Research On Parallelization Of Scientific Computing Kernels On Multi-core Platform

Accelerating large-scale scientific computing by using heterogeneous multicore/many-core systems could be a future design trend. However, compared with the rapid development of hardware systems, the development of parallel software programming model, especially the models for heterogeneous multicore programming model, is lagging behind. How to translate the potential provided by the hardware into performance and achieve high efficieny in the heterogeneous multicore platform has become of utmost concern to the parallel programming.This thesis presents a parallel computing model for heterogeneous multicore systems, named MS-BSP. Different from the conventional BSP model, it can reflect the major characteristics of heterogeneous multiprocessor system-on-chip (MPSoC), that is, in heterogeneous multicore processors, different kinds of computing tasks can be assigned to different processor kernels in order to provide more flexible and more effective parallel execution, to guide the design and analysis of parallelization scientific computing algorithms on heterogeneous MPSoC. Based on the MS-BSP model, we proposed the a scientific computing parallel programming and optimization framework. Different from the need for explicit management in IBM’s Cell and Nvidia’s CUDA, the mapping of the multi-thread kernel function is managed by the operating system in our framework.
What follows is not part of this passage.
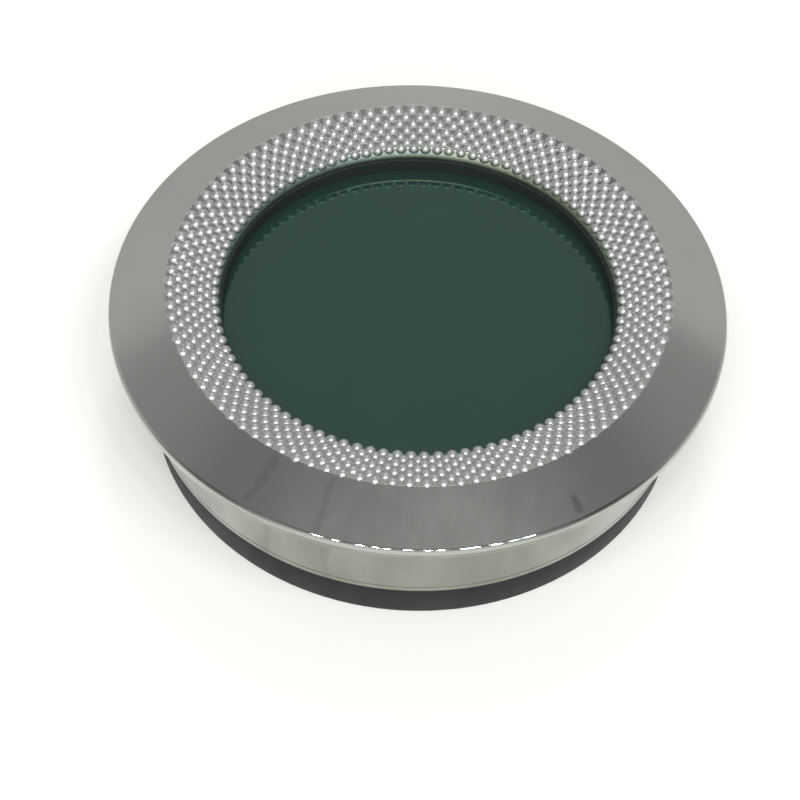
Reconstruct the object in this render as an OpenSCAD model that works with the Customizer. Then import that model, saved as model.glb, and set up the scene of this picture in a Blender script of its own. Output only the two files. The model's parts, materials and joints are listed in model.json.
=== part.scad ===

As a result, the message-passing based memory access and the synchronization can be greatly reduced and the programming becomes easier. Finally, we implement the parallel programming interface of the operating system which is compatibility with the MPI function to enhance portability.Based on the proposed parallel programming framework, we implement five scientific computing kernels on both the RED and Cell platform and evaluate the performance, which verifies the effectiveness and efficiency of our proposed framework. Since MS-BSP model is deeply optimized on RED platform, the cost of task scheduling is significantly reduced and the efficiency is over 75.67%, while the efficiency is over 63.91% on the Cell platform.